- WHAT IS BEING ASKED
Write out all of the data exactly as it appears.

───── INFORMATION SHOWN

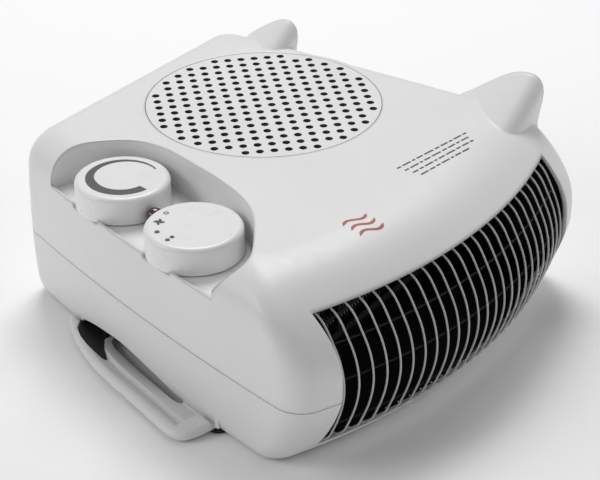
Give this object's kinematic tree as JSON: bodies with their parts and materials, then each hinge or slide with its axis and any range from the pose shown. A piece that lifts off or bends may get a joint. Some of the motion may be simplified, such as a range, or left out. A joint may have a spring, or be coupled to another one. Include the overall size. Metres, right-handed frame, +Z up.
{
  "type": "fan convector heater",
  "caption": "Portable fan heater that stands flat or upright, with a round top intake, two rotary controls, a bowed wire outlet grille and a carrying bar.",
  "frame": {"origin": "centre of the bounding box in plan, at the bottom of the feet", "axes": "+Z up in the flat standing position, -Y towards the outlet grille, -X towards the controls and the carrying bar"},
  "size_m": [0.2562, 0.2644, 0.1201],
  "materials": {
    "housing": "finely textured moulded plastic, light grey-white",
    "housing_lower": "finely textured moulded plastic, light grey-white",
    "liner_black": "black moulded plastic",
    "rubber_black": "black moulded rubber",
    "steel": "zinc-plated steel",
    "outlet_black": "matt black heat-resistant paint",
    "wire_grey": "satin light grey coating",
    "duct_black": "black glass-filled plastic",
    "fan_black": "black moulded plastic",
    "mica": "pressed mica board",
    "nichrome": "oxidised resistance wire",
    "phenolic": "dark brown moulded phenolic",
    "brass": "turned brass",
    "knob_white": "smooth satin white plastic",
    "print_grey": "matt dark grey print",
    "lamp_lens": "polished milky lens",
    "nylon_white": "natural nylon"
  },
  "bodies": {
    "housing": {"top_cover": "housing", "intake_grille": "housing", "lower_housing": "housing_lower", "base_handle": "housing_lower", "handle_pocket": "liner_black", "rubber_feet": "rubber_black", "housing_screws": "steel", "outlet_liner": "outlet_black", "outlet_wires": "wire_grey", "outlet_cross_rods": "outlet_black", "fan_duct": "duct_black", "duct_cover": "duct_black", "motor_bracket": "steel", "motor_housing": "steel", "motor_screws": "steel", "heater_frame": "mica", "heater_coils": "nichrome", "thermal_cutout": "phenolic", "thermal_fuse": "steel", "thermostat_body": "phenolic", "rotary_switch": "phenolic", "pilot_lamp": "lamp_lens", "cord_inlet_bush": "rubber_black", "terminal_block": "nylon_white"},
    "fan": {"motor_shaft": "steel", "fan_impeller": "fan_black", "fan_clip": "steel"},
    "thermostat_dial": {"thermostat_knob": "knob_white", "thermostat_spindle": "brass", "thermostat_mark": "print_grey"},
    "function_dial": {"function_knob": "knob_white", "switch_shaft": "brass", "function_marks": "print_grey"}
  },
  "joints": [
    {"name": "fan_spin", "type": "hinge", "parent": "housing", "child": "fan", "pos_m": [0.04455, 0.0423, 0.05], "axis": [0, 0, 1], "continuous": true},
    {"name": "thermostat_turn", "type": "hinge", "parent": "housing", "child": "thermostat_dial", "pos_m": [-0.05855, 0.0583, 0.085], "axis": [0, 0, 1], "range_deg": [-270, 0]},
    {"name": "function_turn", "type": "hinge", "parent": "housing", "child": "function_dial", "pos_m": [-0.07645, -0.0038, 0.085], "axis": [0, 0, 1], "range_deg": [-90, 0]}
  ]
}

──────────

- SOLUTION
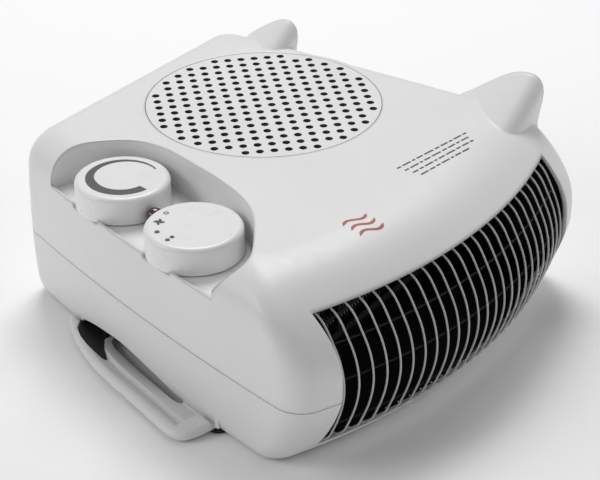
Give this object's kinematic tree as JSON: bodies with their parts and materials, then each hinge or slide with its axis and any range from the pose shown. A piece that lifts off or bends may get a joint. Some of the motion may be simplified, such as a range, or left out. A joint may have a spring, or be coupled to another one. Include the overall size. Metres, right-handed frame, +Z up.
{
  "type": "fan convector heater",
  "caption": "Portable fan heater that stands flat or upright, with a round top intake, two rotary controls, a bowed wire outlet grille and a carrying bar.",
  "frame": {"origin": "centre of the bounding box in plan, at the bottom of the feet", "axes": "+Z up in the flat standing position, -Y towards the outlet grille, -X towards the controls and the carrying bar"},
  "size_m": [0.2562, 0.2644, 0.1201],
  "materials": {
    "housing": "finely textured moulded plastic, light grey-white",
    "housing_lower": "finely textured moulded plastic, light grey-white",
    "liner_black": "black moulded plastic",
    "rubber_black": "black moulded rubber",
    "steel": "zinc-plated steel",
    "outlet_black": "matt black heat-resistant paint",
    "wire_grey": "satin light grey coating",
    "duct_black": "black glass-filled plastic",
    "fan_black": "black moulded plastic",
    "mica": "pressed mica board",
    "nichrome": "oxidised resistance wire",
    "phenolic": "dark brown moulded phenolic",
    "brass": "turned brass",
    "knob_white": "smooth satin white plastic",
    "print_grey": "matt dark grey print",
    "lamp_lens": "polished milky lens",
    "nylon_white": "natural nylon"
  },
  "bodies": {
    "housing": {"top_cover": "housing", "intake_grille": "housing", "lower_housing": "housing_lower", "base_handle": "housing_lower", "handle_pocket": "liner_black", "rubber_feet": "rubber_black", "housing_screws": "steel", "outlet_liner": "outlet_black", "outlet_wires": "wire_grey", "outlet_cross_rods": "outlet_black", "fan_duct": "duct_black", "duct_cover": "duct_black", "motor_bracket": "steel", "motor_housing": "steel", "motor_screws": "steel", "heater_frame": "mica", "heater_coils": "nichrome", "thermal_cutout": "phenolic", "thermal_fuse": "steel", "thermostat_body": "phenolic", "rotary_switch": "phenolic", "pilot_lamp": "lamp_lens", "cord_inlet_bush": "rubber_black", "terminal_block": "nylon_white"},
    "fan": {"motor_shaft": "steel", "fan_impeller": "fan_black", "fan_clip": "steel"},
    "thermostat_dial": {"thermostat_knob": "knob_white", "thermostat_spindle": "brass", "thermostat_mark": "print_grey"},
    "function_dial": {"function_knob": "knob_white", "switch_shaft": "brass", "function_marks": "print_grey"}
  },
  "joints": [
    {"name": "fan_spin", "type": "hinge", "parent": "housing", "child": "fan", "pos_m": [0.04455, 0.0423, 0.05], "axis": [0, 0, 1], "continuous": true},
    {"name": "thermostat_turn", "type": "hinge", "parent": "housing", "child": "thermostat_dial", "pos_m": [-0.05855, 0.0583, 0.085], "axis": [0, 0, 1], "range_deg": [-270, 0]},
    {"name": "function_turn", "type": "hinge", "parent": "housing", "child": "function_dial", "pos_m": [-0.07645, -0.0038, 0.085], "axis": [0, 0, 1], "range_deg": [-90, 0]}
  ]
}